Grab the opportunity to visit attractions such as the Arctic Circle, Östersund’s Jamtli local history museum and the Ájtte Mountain and Sámi Museum in Jokkmokk. A wonderful way to see the interior of northern Sweden, the route also provides access to long-distance hiking trails and the potential to spot some of the region’s abundant wildlife. 

7. Search for the Northern Lights 

Sweden’s far north is widely recognized as one of the top places in the world to experience the aurora borealis (Northern Lights), a frequent occurrence between September and March. Few sights can compare to the magic of seeing brilliant waves of green, red, blue and purple dance across the darkened sky, the result of electrically charged solar particles colliding in the Earth’s atmosphere.  

Abisko National Park is renowned as one of the world’s best Northern Lights destinations, thanks to its clear skies, lack of light pollution and position within the auroral oval – a band around the Earth’s magnetic pole where auroras are most likely to form. East of Abisko, Kiruna, Sweden’s northernmost city, also makes a good base with many tour companies offering aurora-seeking excursions, including by skis, snowshoes and dog sleds.
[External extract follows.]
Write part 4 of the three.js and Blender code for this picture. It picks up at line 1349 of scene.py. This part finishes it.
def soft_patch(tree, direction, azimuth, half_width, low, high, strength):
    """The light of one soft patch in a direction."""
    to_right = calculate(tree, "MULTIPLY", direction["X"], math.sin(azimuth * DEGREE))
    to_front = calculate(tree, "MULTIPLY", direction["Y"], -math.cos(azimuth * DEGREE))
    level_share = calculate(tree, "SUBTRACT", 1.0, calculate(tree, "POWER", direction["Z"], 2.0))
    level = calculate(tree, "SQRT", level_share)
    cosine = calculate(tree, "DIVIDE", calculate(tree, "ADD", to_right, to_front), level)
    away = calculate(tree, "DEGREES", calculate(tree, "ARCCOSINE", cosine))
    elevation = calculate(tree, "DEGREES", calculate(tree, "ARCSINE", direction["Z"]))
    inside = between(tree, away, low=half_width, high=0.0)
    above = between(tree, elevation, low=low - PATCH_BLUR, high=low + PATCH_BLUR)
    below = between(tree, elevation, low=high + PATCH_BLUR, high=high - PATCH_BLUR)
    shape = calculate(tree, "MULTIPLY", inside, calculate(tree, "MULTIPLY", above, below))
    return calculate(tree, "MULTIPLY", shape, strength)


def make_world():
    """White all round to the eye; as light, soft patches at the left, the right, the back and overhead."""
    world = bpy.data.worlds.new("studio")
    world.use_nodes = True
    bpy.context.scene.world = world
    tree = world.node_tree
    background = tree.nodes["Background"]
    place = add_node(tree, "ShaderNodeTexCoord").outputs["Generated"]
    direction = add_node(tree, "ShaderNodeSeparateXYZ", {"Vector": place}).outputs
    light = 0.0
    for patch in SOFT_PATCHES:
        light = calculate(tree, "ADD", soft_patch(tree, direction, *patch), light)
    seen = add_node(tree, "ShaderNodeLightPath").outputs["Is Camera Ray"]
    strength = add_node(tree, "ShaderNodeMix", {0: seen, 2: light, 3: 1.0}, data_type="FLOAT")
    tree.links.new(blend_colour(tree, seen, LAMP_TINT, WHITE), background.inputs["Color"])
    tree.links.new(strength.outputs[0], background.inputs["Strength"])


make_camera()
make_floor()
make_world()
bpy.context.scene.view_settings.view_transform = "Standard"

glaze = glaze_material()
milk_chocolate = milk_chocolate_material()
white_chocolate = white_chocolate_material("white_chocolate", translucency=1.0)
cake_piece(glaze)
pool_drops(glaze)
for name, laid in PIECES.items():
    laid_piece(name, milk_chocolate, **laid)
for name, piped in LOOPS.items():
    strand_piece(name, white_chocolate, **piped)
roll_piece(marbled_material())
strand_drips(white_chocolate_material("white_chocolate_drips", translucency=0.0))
Two sea kayakers paddle in a rocky inlet at sunset
Sea kayaking is but one of many ways to explore Sweden by boat © Johner Images / Getty Images

8. Paddle a scenic waterway

Sweden’s long coastline, thousands of lakes and many islands make it an ideal paddling destination. In Stockholm you can rent kayaks, canoes or stand-up paddle boards at various locations including Långholmen, Kungsholmen and Djurgården. Kayak and canoe rentals are also available in other cities including Gothenburg and Malmö.

For something less urban, the Bohuslän coast, Skåne’s rugged Kullaberg peninsula and the High Coast region are all great kayaking destinations, as are the St. Anna archipelago near Söderköping and the islands around Piteå and Luleå in the far north. Sweden’s inland waterways, including roughly 100,000 lakes, also provide endless scope for paddling with equipment rentals and guided tours available throughout the country.
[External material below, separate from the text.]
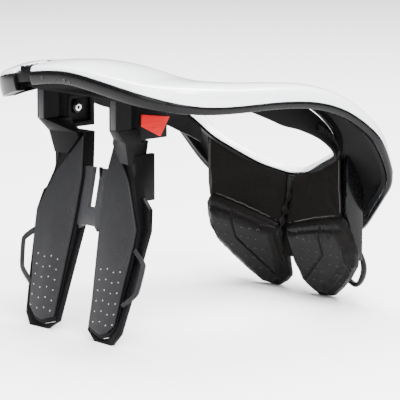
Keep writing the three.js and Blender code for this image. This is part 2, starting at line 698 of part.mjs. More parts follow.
function buildStrut(name, side) {
  const frame = solid(strutSlab(side, BODY_OUTLINE, FACE_THICKNESS + GAP, bodyDepth))
    .add(solid(loft(neckSections(side))))
    .add(boxAcross(side, [POST_X - WEB_WALL / 2, WEB_BACK, POST_BOTTOM - WEB_DROP],
      [POST_X + WEB_WALL / 2, WEB_FRONT, BEAM_BOTTOM - GAP]))
    .add(boxAcross(side, [FIN_X, FIN_BACK, FIN_BOTTOM], [FIN_X + FIN_WALL, FIN_FRONT, FIN_TOP]))
    .subtract(solid(strutSlab(side, grown(FACE_OUTLINE, GAP), -CUT_MARGIN, FACE_THICKNESS + GAP)));
  place(`strut_frame_${name}`, fromSolid(standing(frame)), "black");
  place(`strut_face_${name}`, strutSlab(side, FACE_OUTLINE, 0, FACE_THICKNESS), "grain");
  buildRimFlange(name, side);
  buildStrutLoop(name, side);
  buildPost(name, side);
  buildEar(name, side);
}

/** Box between two corners given for the right side, mirrored for the left. */
function boxAcross(side, low, high) {
  const [a, b] = [side * low[0], side * high[0]].sort((p, q) => p - q);
  return solid(block([a, low[1], low[2]], [b, high[1], high[2]]));
}

/** An outline pushed outwards by a clearance. */
function grown(outline, clearance) {
  const [wide, high] = [clearance / STRUT_HALF_WIDTH, clearance / STRUT_LENGTH];
  return outline.map(({ across, up }) => ({
    across: across + Math.sign(across + 0.08) * wide,
    up: up + Math.sign(up - 0.5) * high,
  }));
}

/** Depth at which the rubber edge starts, behind the strut's face. */
function edgeDepth(up) {
  return bodyDepth(up) - RIM_THICKNESS - GAP;
}

/** Rubber edge that runs round the lower part of the strut, behind its face. */
function buildRimFlange(name, side) {
  const ring = strutSlab(side, RIM_OUTLINE, (up) => edgeDepth(up) + GAP, bodyDepth);
  const inside = strutSlab(side, grown(BODY_OUTLINE, GAP), -CUT_MARGIN, STRUT_DEPTH + CUT_MARGIN);
  place(`strut_edge_${name}`, fromSolid(standing(solid(ring).subtract(solid(inside)))), "rubber");
}

/** Flat wire loop for the back strap, on the outer edge of the strut. */
function buildStrutLoop(name, side) {
  const path = STRUT_LOOP_PATH.map(({ across, up }) => strutPoint(side, across, up, STRUT_LOOP_DEPTH));
  const loop = solid(wire(path, STRUT_LOOP_WIRE / 2, 18));
  const body = solid(strutSlab(side, grown(BODY_OUTLINE, GAP), -CUT_MARGIN, STRUT_DEPTH + CUT_MARGIN));
  const edge = solid(strutSlab(side, grown(RIM_OUTLINE, GAP), edgeDepth, STRUT_DEPTH + CUT_MARGIN));
  place(`strut_loop_${name}`, fromSolid(loop.subtract(body).subtract(edge)), "grey");
}

/** Upright post that hangs from the rear beam and stands on the strut. */
function buildPost(name, side) {
  const post = boxAcross(side, [POST_X - POST_WIDTH / 2, POST_Y - POST_STEP, POST_BOTTOM],
    [POST_X + POST_WIDTH / 2, WEB_BACK - GAP, BEAM_BOTTOM - GAP]);
  place(`strut_post_${name}`, fromSolid(post), "grey");
}

/** Side ear with a pocket that holds a boss and the head of the clamping screw. */
function buildEar(name, side) {
  const [back, low] = [WEB_FRONT + GAP, POST_BOTTOM - EAR_DROP];
  const inner = POST_X - EAR_WALL / 2;
  const centre = new THREE.Vector3(0, back + EAR_LENGTH * BOSS_FORE, low + EAR_HEIGHT * BOSS_UP);
  const across = (x) => centre.clone().setX(side * x);
  const seat = inner + BOSS_SINK;
  const corner = [inner + EAR_WALL, back + EAR_LENGTH, low + EAR_HEIGHT];
  const ear = boxAcross(side, [inner, back, low], corner)
    .subtract(boxAcross(side, [inner - 1, back + EAR_FRAME, low + EAR_FRAME],
      [inner + EAR_POCKET, back + EAR_LENGTH - EAR_FRAME, low + EAR_HEIGHT - EAR_FRAME]))
    .add(solid(rod(across(seat), across(inner + EAR_POCKET + BOSS_PROUD), BOSS_RADIUS, 16)));
  place(`strut_ear_${name}`, fromSolid(ear), "black");
  const head = rod(across(seat - GAP - SCREW_LENGTH), across(seat - GAP), SCREW_RADIUS, 6);
  place(`ear_screw_${name}`, head, "steel");
}

/** Red cloth tab on the outside of the right ear. */
function buildPullTab() {
  const shape = shapeOf(TAB_OUTLINE.map(({ fore, up }) => [fore * EAR_LENGTH, up * EAR_HEIGHT]));
  const slab = new THREE.ExtrudeGeometry(shape, { depth: TAB_THICKNESS, bevelEnabled: false, steps: 1 });
  const tab = mapped(slab, ({ x, y, z }) => new THREE.Vector3(
    POST_X + EAR_WALL / 2 + GAP + z, WEB_FRONT + GAP + x, POST_BOTTOM - EAR_DROP + y));
  place("pull_tab", tab, "red");
}

/** Plate that ties the two struts together, with an arched foot and a slot between its arms. */
function buildBridge() {
  const [half, low, high] = [BRIDGE_HALF_WIDTH, BRIDGE_BOTTOM, BRIDGE_TOP];
  const [slot, floor, arch] = [half * BRIDGE_SLOT, low + BRIDGE_SLOT_FLOOR, low + BRIDGE_ARCH];
  const shape = shapeOf([
    [-half, low], [-half / 2, arch], [half / 2, arch], [half, low], [half, high],
    [slot, high], [slot, floor], [-slot, floor], [-slot, high], [-half, high],
  ]);
  const slab = new THREE.ExtrudeGeometry(shape, { depth: BRIDGE_WALL, bevelEnabled: false, steps: 1 });
  const back = STRUT_FOOT_Y + BRIDGE_DEPTH;
  let bridge = solid(mapped(slab, ({ x, y, z }) => new THREE.Vector3(x, back + STRUT_LEAN * y + z, y)));
  for (const [, side] of SIDES) {
    for (const outline of [BODY_OUTLINE, RIM_OUTLINE]) {
      const room = strutSlab(side, grown(outline, GAP), -CUT_MARGIN, STRUT_DEPTH + 2 * CUT_MARGIN);
      bridge = bridge.subtract(solid(room));
    }
  }
  place("strut_bridge", fromSolid(bridge), "grey");
}

// Chest

const mix = (low, high, t) => low * (1 - t) + high * t;

/** Value of a column of a table at a place between its rows. */
function look(table, key, column, at) {
  const next = Math.max(1, table.findIndex((row) => row[key] >= at));
  const [a, b] = [table[next - 1], table[next]];
  return mix(a[column], b[column], (at - a[key]) / (b[key] - a[key]));
}

/** Neck-side face of the liner. */
function linerY(x, z) {
  const t = Math.abs(x) / LINER_HALF_WIDTH;
  const centre = LINER_CENTRE_Y + (z - PAD_INNER_TOP) * LINER_CENTRE_LEAN;
  return mix(centre, LINER_OUTER_Y, t);
}

/** Back of the chest pads, which leans towards the neck as it rises. */
function padBackY(x, z) {
  return PAD_BACK_Y - PAD_BOW * Math.abs(x) - PAD_LEAN * z;
}

const padTop = (t) => mix(PAD_INNER_TOP, PAD_OUTER_TOP, Math.min(t, 1));
const linerTop = (t) => PAD_OUTER_TOP * (1 + look(LINER_TOP, "across", "rise", t));

function buildLiner(name, side, envelope) {
  const slab = new THREE.BoxGeometry(1, 1, 1, 8, 1, 5);
  const panel = mapped(slab, (p) => {
    const t = p.x + 0.5;
    const x = mix(SEAM_HALF_WIDTH, LINER_HALF_WIDTH, t);
    const low = padTop(t) + 2 * GAP;
    const z = mix(low, linerTop(x / LINER_HALF_WIDTH), p.z + 0.5);
    return new THREE.Vector3(side * x, linerY(x, z) + (p.y + 0.5) * LINER_WALL, z);
  });
  place(`neck_liner_${name}`, fromSolid(solid(panel).subtract(envelope)), "cloth");
}

function buildSeam(envelope) {
  const half = SEAM_HALF_WIDTH - GAP;
  const slab = new THREE.BoxGeometry(1, 1, 1, 1, 1, 8);
  const strip = mapped(slab, (p) => {
    const z = mix(PAD_INNER_TOP - SEAM_LAP, linerTop(0), p.z + 0.5);
    const y = linerY(0, z) - SEAM_PROUD + (p.y + 0.5) * (LINER_WALL + SEAM_PROUD);
    return new THREE.Vector3(p.x * 2 * half, y, z);
  });
  place("liner_seam", fromSolid(solid(strip).subtract(envelope)), "cloth");
}

/** Slab with a pad's outline; its body-side face starts lower, so that the top edge slopes. */
function padSlab(side, outline, near, far, slope) {
  const shape = shapeOf(outline.map(({ across, up }) => [across, up]));
  const slab = new THREE.ExtrudeGeometry(shape, { depth: 1, bevelEnabled: false, steps: 1 });
  return mapped(slab, ({ x, y, z }) => {
    const level = y - (1 - z) * slope * Math.max(0, (y - 0.6) / 0.4);
    const [wide, high] = [x * PAD_HALF_SPAN, level * PAD_OUTER_TOP];
    return new THREE.Vector3(side * wide, padBackY(wide, high) + near + z * (far - near), high);
  });
}

function buildPad(name, side) {
  place(`chest_pad_${name}`, padSlab(side, PAD_OUTLINE, -PAD_THICKNESS, 0, PAD_SLOPE), "cloth");
}

/** Front face of what the chest plate backs: the pad below and the liner above. */
function chestBackY(x, z) {
  return Math.max(padBackY(x, z), linerY(x, z) + LINER_WALL) + GAP;
}

/** Chest plate: a wall behind pad and liner, and a fin that runs forward at its outer edge. */
function buildChestPlate(name, side, envelope) {
  const inset = PAD_OUTLINE.map(({ across, up }) => ({
    across: mix(0.5, across, PLATE_SHARE), up: mix(0.5, up, PLATE_SHARE),
  }));
  const lower = padSlab(side, inset, GAP, CHEST_PLATE_WALL, 0);
  const wallTop = (x) => CHEST_RISE + linerTop(Math.min(x / LINER_HALF_WIDTH, 1));
  const upper = mapped(new THREE.BoxGeometry(1, 1, 1, 8, 1, 6), (p) => {
    const x = mix(2 * SEAM_HALF_WIDTH + 2, CHEST_PLATE_X, p.x + 0.5);
    const z = mix(padTop(x / LINER_HALF_WIDTH) - CHEST_LAP, wallTop(x), p.z + 0.5);
    return new THREE.Vector3(side * x, chestBackY(x, z) + (p.y + 0.5) * CHEST_PLATE_WALL, z);
  });
  const fin = mapped(new THREE.BoxGeometry(1, 1, 1, 1, 1, 8), (p) => {
    const x = CHEST_PLATE_X - CHEST_PLATE_WALL * (0.5 - p.x);
    const z = mix(COLLAR_HEIGHT * CHEST_FIN_FROM, wallTop(x) + CHEST_FIN_RISE, p.z + 0.5);
    return new THREE.Vector3(side * x, mix(chestBackY(x, z), CHEST_FORE_Y, p.y + 0.5), z);
  });
  const plate = solid(lower).add(solid(upper)).add(solid(fin)).subtract(envelope);
  place(`chest_plate_${name}`, fromSolid(plate), "satin");
  buildChestLoop(name, side, plate);
}

/** Flat loop for the chest strap, at the lower outer corner of the chest plate. */
function buildChestLoop(name, side, plate) {
  const path = CHEST_LOOP_PATH.map(({ across, fore, up }) => (
    new THREE.Vector3(side * across * CHEST_PLATE_X, fore * CHEST_FORE_Y, up * PAD_OUTER_TOP)));
  const loop = solid(wire(path, CHEST_LOOP_WIRE / 2, 18)).subtract(plate);
  place(`chest_loop_${name}`, fromSolid(loop), "satin");
}

buildCollar();
buildBeam();
for (const [name, side] of SIDES) {
  buildStrut(name, side);
}
buildBridge();
buildPullTab();
buildClosure();
buildGrips();
const frontEnvelope = collarEnvelope(10, 22);
for (const [name, side] of SIDES) {
  buildLiner(name, side, frontEnvelope);
  buildPad(name, side);
  buildChestPlate(name, side, frontEnvelope);
}
buildSeam(frontEnvelope);

// The origin is the middle of the whole brace on the floor
const bounds = new THREE.Box3().setFromObject(brace);
const middle = bounds.getCenter(new THREE.Vector3());
brace.position.set(-middle.x, -middle.y, -bounds.min.z);

export default brace;
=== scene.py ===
"""Motocross neck brace: finishes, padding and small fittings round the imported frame."""

import math

import bmesh
import bpy
from bpy.props import FloatProperty, FloatVectorProperty, PointerProperty
from mathutils import Matrix, Vector
from mathutils.bvhtree import BVHTree


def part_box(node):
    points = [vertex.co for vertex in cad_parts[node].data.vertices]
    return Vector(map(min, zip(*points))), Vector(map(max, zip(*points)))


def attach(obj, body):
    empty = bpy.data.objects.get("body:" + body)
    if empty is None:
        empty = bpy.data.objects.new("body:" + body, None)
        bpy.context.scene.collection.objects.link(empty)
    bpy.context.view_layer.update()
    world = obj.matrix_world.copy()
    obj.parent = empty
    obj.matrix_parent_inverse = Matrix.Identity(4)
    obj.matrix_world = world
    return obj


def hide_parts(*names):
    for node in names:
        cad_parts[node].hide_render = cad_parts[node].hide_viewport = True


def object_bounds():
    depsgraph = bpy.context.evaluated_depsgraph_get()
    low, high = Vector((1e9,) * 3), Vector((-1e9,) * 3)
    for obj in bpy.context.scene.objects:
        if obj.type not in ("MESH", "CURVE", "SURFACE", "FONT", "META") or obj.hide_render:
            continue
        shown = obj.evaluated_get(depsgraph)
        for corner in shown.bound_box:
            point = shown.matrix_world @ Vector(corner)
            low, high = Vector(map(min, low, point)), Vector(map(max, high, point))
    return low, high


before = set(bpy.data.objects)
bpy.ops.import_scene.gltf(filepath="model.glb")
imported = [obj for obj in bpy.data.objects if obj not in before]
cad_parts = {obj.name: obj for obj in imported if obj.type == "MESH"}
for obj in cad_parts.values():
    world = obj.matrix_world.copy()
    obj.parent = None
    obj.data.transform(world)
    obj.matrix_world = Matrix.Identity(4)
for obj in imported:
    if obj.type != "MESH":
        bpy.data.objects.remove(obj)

bl_info = {
    "name": "Motocross Neck Brace",
    "version": (1, 0, 0),
    "blender": (4, 5, 0),
    "location": "View3D > Sidebar > Brace",
    "description": "Dresses the frame of a neck brace with its finishes, padding and fittings",
    "category": "Add Mesh",
}

CAD_LOW, CAD_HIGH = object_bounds()
SIDES = (("right", 1), ("left", -1))
MM = 0.001
MERGE = 0.01 * MM

# Where a line of sight starts: in the neck opening, or this far off the brace
NECK_Y = 30 * MM
CLEAR = 50 * MM

# Stuffing of the padding: pressure, mass and how many frames it takes
PRESSURE = 6.0
CLOTH_MASS = 0.05
SWELL_FRAMES = 20

# Screw heads: top, rim round the socket and the socket's slope as shares of the radius, and
# the socket's depth as a share of the head's
HEAD_TOP, SOCKET_RIM, SOCKET_SLOPE, SOCKET_DEPTH = 0.94, 0.45, 0.04, 0.6

# The photo's camera: 400 pixels square, looking from the right rear and a little above
PHOTO_SIZE = 400
PHOTO_FOCAL = 2587
SENSOR = 36
AZIMUTH = math.radians(48)
ELEVATION = math.radians(10.08)
EYE = Vector((1.55703, -1.40108, 0.4647))
BACK = Vector((
    math.sin(AZIMUTH) * math.cos(ELEVATION), -math.cos(AZIMUTH) * math.cos(ELEVATION),
    math.sin(ELEVATION),
))
RIGHT = Vector((math.cos(AZIMUTH), math.sin(AZIMUTH), 0))
UP = BACK.cross(RIGHT)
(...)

9. Savor the west coast lifestyle

Some people call Sweden’s west coast the “best coast.” While east coasters may quibble, there’s no denying there’s something special here. The region’s undisputed hub is Gothenburg, a lively port city with popular festivals and outstanding restaurants, shopping and attractions.

After a taste of urban pleasures, head north to Bohuslän, an almost impossibly beautiful region of deeply indented rocky coastline dotted with picturesque fishing villages that fill with life during the summer months.

Detour: If you prefer beaches over rocky shores, head south from Gothenburg to Halland, where you’ll find lovely stretches of sand around Varberg, Falkenberg and Halmstad.

10. Eat your way through Sweden

Though perhaps best known internationally for meatballs and pancakes, Sweden has developed an exciting culinary scene that blends classic dishes with international influences, emphasizing sustainability and locally sourced, seasonal ingredients. From Michelin-starred restaurants to casual cafes and vibrant urban market halls, you’ll find a wide range of fantastic places to sample Sweden’s flavors all over the country.

To delve deeper into Swedish food culture, take a seafood safari in Bohuslän, tour the vineyards of Skåne, join an autumn truffle hunt on Gotland, or simply head into the forest to pick blueberries, lingonberries or chanterelle mushrooms, which Swedes call “forest gold.” A guided foraging walk in Swedish Lapland is a perfect way to learn more about edible Swedish nature.

Two friends eating at a campsite in Sweden
Road trip across Sweden and camp in its beautiful parks © Johner RF / Getty Images

11. Road trip through the Swedish countryside

With well-maintained roads, good signage and incredible sights scattered throughout the countryside, Sweden is perfect for a driving vacation. Although major highways will get you from point to point quickly, the great joy of a Swedish road trip is meandering along secondary routes through dense forests and pretty small towns, past sparkling lakes, spectacular coastlines and rolling farmland dotted with red-painted cottages with white trim.

Planning tip: The downside of driving in Sweden is the steep price of car rentals and fuel, but you can reduce the cost of the latter – as well as your environmental impact – by renting a hybrid or even an electric car. Electric charging stations are available throughout the country; Chargefinder is a good resource.

12. Visit castles, palaces and fortresses

Sweden has hundreds of historic castles, palaces and stately homes concentrated in the country’s southern third. Tour Stockholm’s massive Royal Palace, stroll through the beautiful gardens of lakeside Drottningholm Palace or go back in time at the turreted Renaissance castles of Gripsholm, Vadstena and Kalmar. On Öland, don’t miss the fire-ravaged ruins of 13th-century Borgholms Slott. There are also many interesting smaller castles such as Skokloster, Sofiero and Läckö

Various historic fortresses also recall times when Sweden was much less peaceful and secure. For centuries, Vaxholm Fortress helped defend Stockholm against Danish and Russian attacks. North of Gothenburg, well-preserved Carlstens Fästning, from 1658, occupies a commanding position atop Marstrand island, while 14th-century Bohus Fästning in Kungälv witnessed many significant events before falling into atmospheric ruin.